Bloodworms are the bait of choice and are very hard to come by this early. The only shop I that know has them is Absecon Bay Sportsman's Center outside Atlantic City. Scotts in Tuckerton isn't getting them in till Friday.

The tides really are not optimal till Sunday; a high around noon - 2:00pm is best. The thinking is . . . the high floods the shallow, dark bottomed bays, the water warms in the sun and then empties into the main bay hopefully turning the fish on for an hour or so. That's why some of the more productive hotspots are those areas where smaller waterway's enter the larger body of water.

Who's planning a try for a backbay keeper these first weeks of March?


----------



## njreloader (Jul 21, 2005)

I don't care what it is I'm just going to get out and wet some line. I was out last weekend at Sandy Hook and it was cold. I've had enough of this winter stuff but they say we are getting between 3 - 6 inches of snow tonight.


----------



## cocoflea (Aug 1, 2002)

Who went out on opening day someone please give me a report I need it to help with my cabin fever


----------



## rgking03 (Mar 20, 2005)

*Opening Day*

Hey The Word That Someone Brought One In From The Raritan. If This Is True Someone Confirm It. I Am Heading Out Tomorrow If It Doesn't Snow Just To Get The Feel Again. Hopefully The Beesley Point Area Is Pretty Warm Still With Its Run Off. I Am Also Going To Change To Braid This Season Leaving Mono In The Workshop. Any Good Word On Brand. Thinking Of Super Braid And Running With Hollow Core With Floro. For Leader Any Suggestions?


----------



## ReelinRod (May 29, 2003)

It wouldn't surprise me if one of the first fish caught in the state came from the Raritan Bay. I haven't heard of a weigh in yet though.
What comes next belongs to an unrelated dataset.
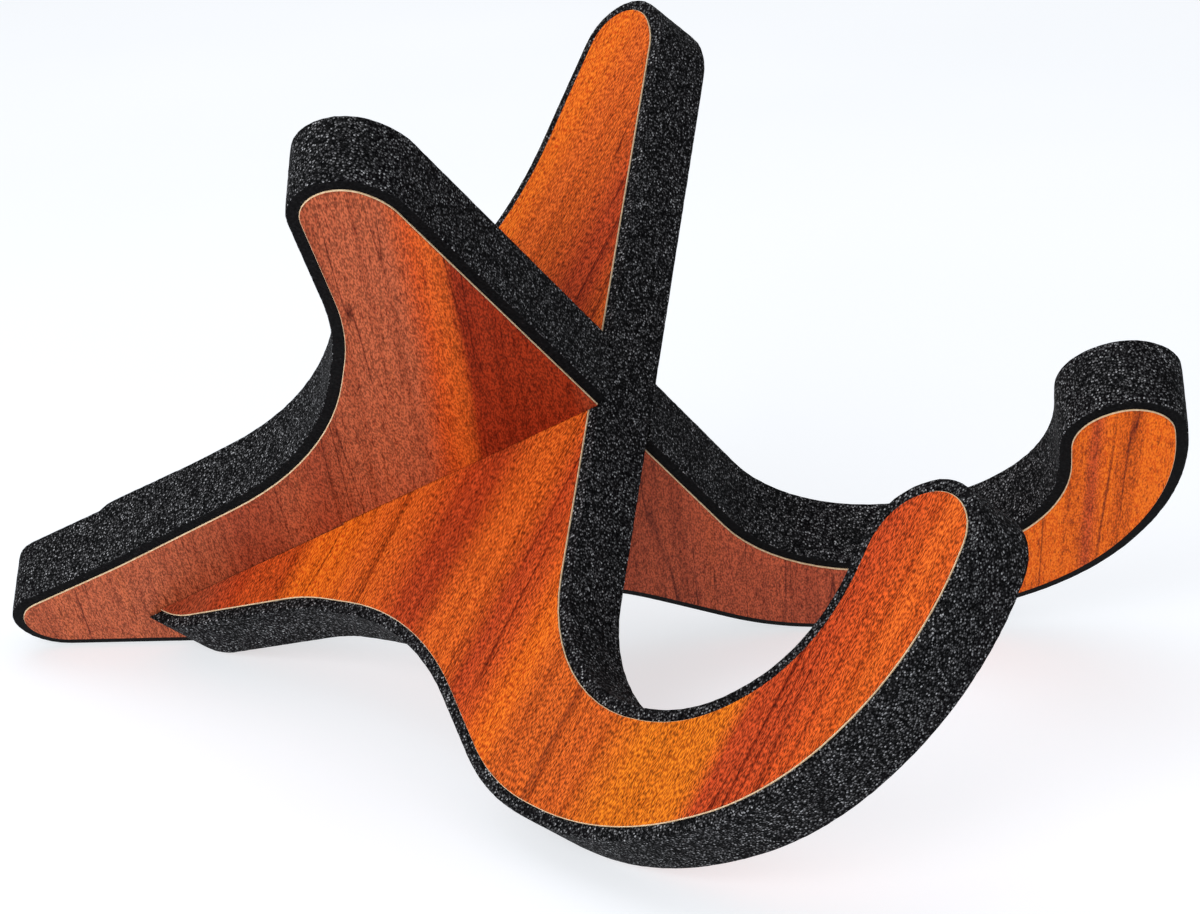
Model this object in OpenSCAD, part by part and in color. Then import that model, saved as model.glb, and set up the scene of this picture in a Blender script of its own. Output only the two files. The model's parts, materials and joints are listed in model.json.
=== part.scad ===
// Take-apart stand for a small guitar or a ukulele.
// Two equal foam-cored panels cross at an upright angle on a sloping line.
// Each has a half-length slot along that line, one open to the front and
// one open to the rear, so the left panel slides down over the right one.
//
// Frame: +Z up, the cradle hooks point to -Y, and the origin is on the floor
// under the middle of the stand. "Left" and "right" are the sides of the
// hooks, as a person in front of the stand sees them (+X is right).
//
// Each panel is drawn flat, in its own plane: x runs forward along the floor
// line, y runs up in the panel, and z is its thickness.

/* [Panel] */
// Thickness of the foam core
foam_t = 17; // [14:0.5:22]
// Thickness of the pale backing board glued to each side of the core
board_t = 0.4; // [0.3:0.1:1.5]
// Thickness of the printed wood-grain sheet on each board
print_t = 0.2; // [0.1:0.05:0.3]
// Foam left bare all round the boards
ledge = 3; // [1.5:0.25:4]
// Pale board left bare all round the printed sheet
rim = 0.15; // [0.05:0.05:0.6]

/* [Crossing] */
// Angle between the two panels
cross_angle = 90; // [86:1:94]
// Rise of the slots from the floor line, measured in the panel
slot_angle = 36.5; // [35:0.5:40]
// Height in the panel where the slot line passes x = 0
slot_height = 50; // [47:1:53]
// Free play between a slot and the panel in it, at each side and at the end
play = 0.3; // [0.2:0.05:0.6]

/* [Smoothness] */
// Segments in each rounded corner of the outline
corner_steps = 12; // [6:1:24]

/* [Hidden] */

// Corners of the panel's outline, counter-clockwise from the tip of the rear
// foot: x, y and the radius that rounds the corner.
CORNERS = [
    [-124.5, 0, 12.5],    // tip of the rear foot
    [-40, 0, 30],         // end of the sole
    [4, 19, 66],          // arch, rear
    [44.5, 26.5, 70],     // arch, front
    [94.5, 0, 53],        // underside of the hook, rear
    [134, 0, 83],         // underside of the hook, front
    [173.5, 23.5, 67],    // outer bend of the hook, low
    [193.5, 63.5, 75],    // outer bend of the hook, high
    [187.5, 106.5, 13],   // tip of the hook, outer
    [160.5, 91.5, 17.5],  // tip of the hook, inner
    [162.5, 56, 39],      // cradle, front
    [140, 34.5, 40],      // cradle, low front
    [99, 26.5, 37],       // cradle, low rear
    [21.5, 181.5, 19],    // tip of the arm, front
    [-6.5, 203, 12.5],    // tip of the arm, rear
    [1.5, 134.5, 70],     // back of the arm
    [-9, 85, 86],         // hollow between arm and foot
    [-67.5, 40, 250]      // back of the foot
];

FOAM = [0.09, 0.09, 0.1];
BACKING = [0.86, 0.72, 0.54];
PRINT = [0.66, 0.31, 0.13];

half_cross = cross_angle / 2;
line_slope = atan(tan(slot_angle) * cos(half_cross));
lean = asin(sin(half_cross) * cos(line_slope));
total_t = foam_t + 2 * (board_t + print_t);
slot_w = total_t + 2 * play;
far = 400;

function unit(v) = v / norm(v);
function left_of(v) = [-v[1], v[0]];
function corner(i) = CORNERS[(i + len(CORNERS)) % len(CORNERS)];
function corner_xy(i) = [corner(i)[0], corner(i)[1]];

// Points of one rounded corner, with the whole outline drawn in by inset.
function corner_arc(i, inset) =
    let (
        way_in = unit(corner_xy(i) - corner_xy(i - 1)),
        way_out = unit(corner_xy(i + 1) - corner_xy(i)),
        turn = atan2(way_in[0] * way_out[1] - way_in[1] * way_out[0], way_in * way_out),
        side = sign(turn),
        radius = corner(i)[2],
        setback = radius * abs(tan(turn / 2)),
        centre = corner_xy(i) - way_in * setback + left_of(way_in) * side * radius,
        spoke = -left_of(way_in) * side,
        start = atan2(spoke[1], spoke[0])
    )
    [for (k = [0 : corner_steps])
        let (a = start + turn * k / corner_steps)
        centre + (radius - side * inset) * [cos(a), sin(a)]];

function outline(inset) = [for (i = [0 : len(CORNERS) - 1]) each corner_arc(i, inset)];

// Place of a point along the slot line, from the line's crossing with x = 0.
function along(p) = p[0] * cos(slot_angle) + (p[1] - slot_height) * sin(slot_angle);
function across(p) = (p[1] - slot_height) * cos(slot_angle) - p[0] * sin(slot_angle);

// The slot line leaves the panel through the sole and through the arm's front edge.
function crossings(pts) = [for (i = [0 : len(pts) - 1])
    let (a = pts[i], b = pts[(i + 1) % len(pts)], da = across(a), db = across(b))
    if (da * db < 0) along(a) + (along(b) - along(a)) * da / (da - db)];
ends = crossings(outline(0));
middle = (min(ends) + max(ends)) / 2;

// Forward place on the floor of a point of the right panel, before centring.
function forward(p, z) =
    along(p) * cos(line_slope)
    - across(p) * cos(half_cross) * sin(line_slope)
    + z * sin(half_cross) * sin(line_slope);
reach = [for (p = outline(0), z = [-foam_t / 2, foam_t / 2]) forward(p, z)];
centre_forward = (min(reach) + max(reach)) / 2;
lift = slot_height * cos(lean) + foam_t / 2 * sin(lean);

// Carries a panel from its own plane to where it stands; roll is the turn
// about the slot line.
module stand_up(roll) {
    translate([0, centre_forward, lift])
        rotate([90 + roll, -line_slope, -90])
            rotate([0, 0, -slot_angle])
                translate([0, -slot_height, 0])
                    children();
}

module right_place() {
    stand_up(half_cross) children();
}

module left_place() {
    stand_up(-half_cross) children();
}

// The half of the slot line that runs to the front, as a cutter.
module front_slot() {
    translate([0, slot_height, 0])
        rotate([0, 0, slot_angle])
            translate([middle - play / 2, -slot_w / 2, -far / 2])
                cube([far, slot_w, far]);
}

// The half that runs to the rear.
module rear_slot() {
    translate([0, slot_height, 0])
        rotate([0, 0, slot_angle])
            translate([middle + play / 2 - far, -slot_w / 2, -far / 2])
                cube([far, slot_w, far]);
}

// One layer of a panel between two heights in its thickness.
module layer(inset, from, to) {
    translate([0, 0, from])
        linear_extrude(to - from)
            polygon(outline(inset));
}

module core() {
    layer(0, -foam_t / 2, foam_t / 2);
}

module plus_board() {
    layer(ledge, foam_t / 2, foam_t / 2 + board_t);
}

module plus_print() {
    layer(ledge + rim, foam_t / 2 + board_t, total_t / 2);
}

module minus_board() {
    layer(ledge, -foam_t / 2 - board_t, -foam_t / 2);
}

module minus_print() {
    layer(ledge + rim, -total_t / 2, -foam_t / 2 - board_t);
}

module right_layer() {
    right_place() difference() {
        children();
        front_slot();
    }
}

module left_layer() {
    left_place() difference() {
        children();
        rear_slot();
    }
}

// Foam slab of the panel whose hook is at the right; its slot opens forward.
module right_foam_core() {
    color(FOAM) right_layer() core();
}

// Backing board under that panel, on the face that looks down.
module right_lower_board() {
    color(BACKING) right_layer() plus_board();
}

module right_lower_print() {
    color(PRINT) right_layer() plus_print();
}

module right_upper_board() {
    color(BACKING) right_layer() minus_board();
}

module right_upper_print() {
    color(PRINT) right_layer() minus_print();
}

// Foam slab of the panel whose hook is at the left; its slot opens to the rear.
module left_foam_core() {
    color(FOAM) left_layer() core();
}

module left_lower_board() {
    color(BACKING) left_layer() minus_board();
}

module left_lower_print() {
    color(PRINT) left_layer() minus_print();
}

module left_upper_board() {
    color(BACKING) left_layer() plus_board();
}

module left_upper_print() {
    color(PRINT) left_layer() plus_print();
}

right_foam_core();
right_lower_board();
right_lower_print();
right_upper_board();
right_upper_print();
left_foam_core();
left_lower_board();
left_lower_print();
left_upper_board();
left_upper_print();
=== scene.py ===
import json
import math

import bpy
from mathutils import Matrix, Vector


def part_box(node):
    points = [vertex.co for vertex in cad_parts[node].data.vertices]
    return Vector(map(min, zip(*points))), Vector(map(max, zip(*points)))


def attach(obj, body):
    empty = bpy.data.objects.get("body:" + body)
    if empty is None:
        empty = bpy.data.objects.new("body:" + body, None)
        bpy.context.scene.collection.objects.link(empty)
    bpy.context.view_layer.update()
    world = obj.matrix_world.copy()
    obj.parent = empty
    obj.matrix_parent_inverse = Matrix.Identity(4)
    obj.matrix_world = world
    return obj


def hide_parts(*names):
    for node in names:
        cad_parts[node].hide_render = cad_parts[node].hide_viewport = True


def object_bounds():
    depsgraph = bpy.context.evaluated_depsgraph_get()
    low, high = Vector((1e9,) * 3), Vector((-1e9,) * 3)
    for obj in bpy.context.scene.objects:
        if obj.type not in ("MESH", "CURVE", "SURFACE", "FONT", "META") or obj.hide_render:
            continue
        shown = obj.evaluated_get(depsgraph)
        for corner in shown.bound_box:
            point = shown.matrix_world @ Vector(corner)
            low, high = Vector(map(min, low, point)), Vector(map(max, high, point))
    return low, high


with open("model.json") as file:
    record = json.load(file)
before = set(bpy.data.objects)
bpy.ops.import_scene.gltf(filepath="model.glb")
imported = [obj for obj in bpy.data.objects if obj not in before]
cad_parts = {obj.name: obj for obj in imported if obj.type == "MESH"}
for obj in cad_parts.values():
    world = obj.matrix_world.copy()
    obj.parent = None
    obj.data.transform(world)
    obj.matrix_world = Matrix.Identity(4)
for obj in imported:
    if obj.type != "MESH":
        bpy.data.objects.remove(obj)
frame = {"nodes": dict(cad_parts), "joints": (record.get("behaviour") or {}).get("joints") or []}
cad_low, cad_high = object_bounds()

# A take-apart stand for a small guitar: two foam-cored panels that cross at
# the slots. Each panel is a black foam core with a pale board glued to each
# side, and on each board a printed wood-grain sheet.

MM = 0.001

# Rise of the slots from the panel's floor line
SLOT_ANGLE = math.radians(36.5)

# Foam: length and number of the divisions of its cut edge, width of its soft
# arris, and depth and size of the lumps in the cut
FOAM_STEP = 1.2 * MM
FOAM_ROWS = 12
FOAM_ARRIS = 0.35 * MM
FOAM_ROUGH = 0.16 * MM
FOAM_CELL = 1.3 * MM

# Width of the bevel on the boards and the printed sheets
BOARD_ARRIS = 0.08 * MM
PRINT_ARRIS = 0.06 * MM

# Corners nearer than this are one corner, and so are heights in a flat face
SAME_PLACE = 0.01 * MM

# Cosines: of a face's normal, or an edge's line, with the line through the thickness
FLAT_FACE = 0.97
LEVEL_FACE = 0.9
THROUGH_EDGE = 0.9
OUTLINE_EDGE = 0.1

# Largest turns, in degrees, that are shaded smooth
FOAM_SMOOTH = 50
BOARD_SMOOTH = 40

# Camera
VIEW_AZIMUTH = -61.28
VIEW_ELEVATION = 18.22
VIEW_ROLL = -2.63
VIEW_DISTANCE = 771.0 * MM
VIEW_AIM = Vector((43.5, 4.1, 47.1)) * MM
VIEW_LENS = 93.28

# Studio
FLOOR_SIZE = 14.0
COOL_WHITE = (0.96, 0.98, 1.0, 1.0)
PLAIN_WHITE = (1.0, 1.0, 1.0)


# ---------------------------------------------------------------- the frame

def middle(node):
    """The middle of a CAD node's box."""
    low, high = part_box(node)
    return (low + high) / 2


class Panel:
    """Directions of one panel: along the floor line, up the panel, and out of its near face."""

    def __init__(self, side, near, far):
        slide = Vector(frame["joints"][0]["axis"]).normalized()
        self.side = side
        self.body = side + "_panel"
        self.near = near
        self.far = far
        self.outward = (middle(f"{side}_{near}_print") - middle(f"{side}_{far}_print")).normalized()
        self.under = self.outward if near == "lower" else -self.outward
        across = self.outward.cross(slide)
        self.forward = slide * math.cos(SLOT_ANGLE) - across * math.sin(SLOT_ANGLE)
        self.upward = slide * math.sin(SLOT_ANGLE) + across * math.cos(SLOT_ANGLE)
        points = [v.co for v in frame["nodes"][side + "_foam_core"].data.vertices]
        rear = min(p.dot(self.forward) for p in points)
        sole = min(p.dot(self.upward) for p in points)
        self.heel = self.forward * rear + self.upward * sole

    def turn(self):
        """The panel's own directions as a rotation."""
        return Matrix((self.forward, self.upward, self.outward)).transposed().to_euler()


# ---------------------------------------------------------------- materials

def tone(red, green, blue):
    """A colour from its screen values, 0 to 255, as Blender wants it."""
    def linear(value):
        share = value / 255
        if share <= 0.04045:
            return share / 12.92
        return ((share + 0.055) / 1.055) ** 2.4
    return (linear(red), linear(green), linear(blue), 1.0)


def new_material(name):
    """A material, its node tree and its shader."""
    material = bpy.data.materials.new(name)
    material.use_nodes = True
    shader = material.node_tree.nodes["Principled BSDF"]
    return material, material.node_tree, shader


def put(tree, kind, inputs=None, **settings):
    """Adds a node, sets it up, and links or fills its inputs."""
    node = tree.nodes.new(kind)
    for key, value in settings.items():
        setattr(node, key, value)
    for key, value in (inputs or {}).items():
        socket = node.inputs[key]
        if isinstance(value, bpy.types.NodeSocket):
            tree.links.new(value, socket)
        else:
            socket.default_value = value
    return node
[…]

I am probably going to wet a line at a back bay spot on Saturday, I need to go to Brigantine for a NJ Beach Buggy Assoc. meeting that should be over about noon. Would really be a waste if I didn't give it a try (at least that's what I'm telling the bride   ).


----------



## FunnyFishMan (Nov 19, 2004)

Any reports out there yet? I'm jonesing


----------



## ReelinRod (May 29, 2003)

*Nuttin!*

The Jersey boards and shop reports have been quiet, It's pretty cold up here today, only the hardiest of souls is out in this wind. The only report I've heard so far is the Raritan Bay one above and a few 20"ers out front of Brigantine.

My buds up here have been quiet too, I thought I'd be getting a phone pic by now just to rub it in.  but I guess they are staying cozy and warm.

I'm going Saturday afternoon, I'll post good or bad results.


----------